Indie Publisher To Sell Some Loss-Making Businesses
Independent News & Media is looking to sell €100 million (£94.63 million) of assets in the next year to shore up its balance sheet and stay on the right side of its debt-to-profits ratio, according to the Sunday Business Post. INM doesn’t publish a figure, but in a trading update today confirms it has identified non-core assets to sell in the next year and will concentrate on “eliminating any loss-making businesses”. That doesn’t sound like good news for The Independent and Independent On Sunday, both of which are loss-making, though INM chiefs would argue that those flagship titles are core businesses.
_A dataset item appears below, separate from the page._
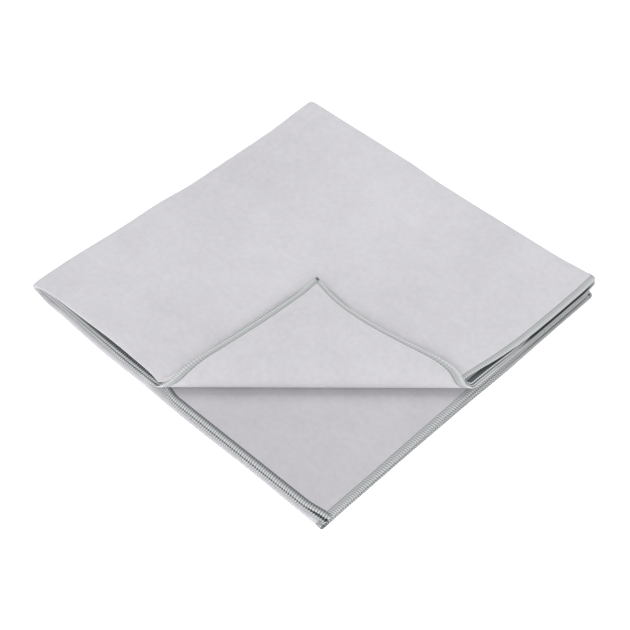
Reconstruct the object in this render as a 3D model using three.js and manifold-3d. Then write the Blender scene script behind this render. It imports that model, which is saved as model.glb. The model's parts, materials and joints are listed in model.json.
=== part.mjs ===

The company made revenues of €1.4 billion (£1.32 billion) in 2008, down three percent year-on-year, and expects to post operating profits of at least €275 million (£260.23 million) in its full-year results on March 31. INM says it is releasing those unaudited figures, ahead of its full-year results on March 31, in response to a “significant and unwarranted” share price collapse in recent months. Shares are trading at £0.17 down from a 52-week high of £2.27. Independent.co.uk is quietly growing an online audience in the UK and abroad, but we will have to wait to see if INM can better its 27 percent online revenue increase for the year to October 2008. More after the jump…
—Profit forecast cut: INM joins every other newspaper publisher in bemoaning the “very challenging economic and advertising conditions” at the moment, but points out that 33 percent of the company’s revenues are not dependent on adverts. And that’s just as well: INM expects its publishing revenue to contract four to six percent on 07/08, with circulation revenue flat thanks to price rises from titles including The Independent, which now costs £1. INM forecasts operating profits for the 2009 calendar year of between €240 million (£227.15 million) to €270 million (£255.5 million), down as much as 10 percent on 2008. Capex will drop by more than 50 percent year on year in 2009, with only €30 million (£23.38 million) being spent across the group.
—Cost-savings: The company has undergone some serious cost-cutting to get to this stage: a large number of UK editorial redundancies, an office-sharing scheme with DMGT and now INM directors have agreed a 10 percent reduction in their fees and a halting of all bonus payments for 2008.
—APN update: INM is having trouble selling it’s Australian titles: having put APN News & Media on the market last year, in which it has a 39.1 percent stake and while there have been approaches for APN, with credit markets deteriorating—or rather, almost completely collapsing—would-be buyers have struggled to get a fully-financed deal together to meet INM’s preferred price.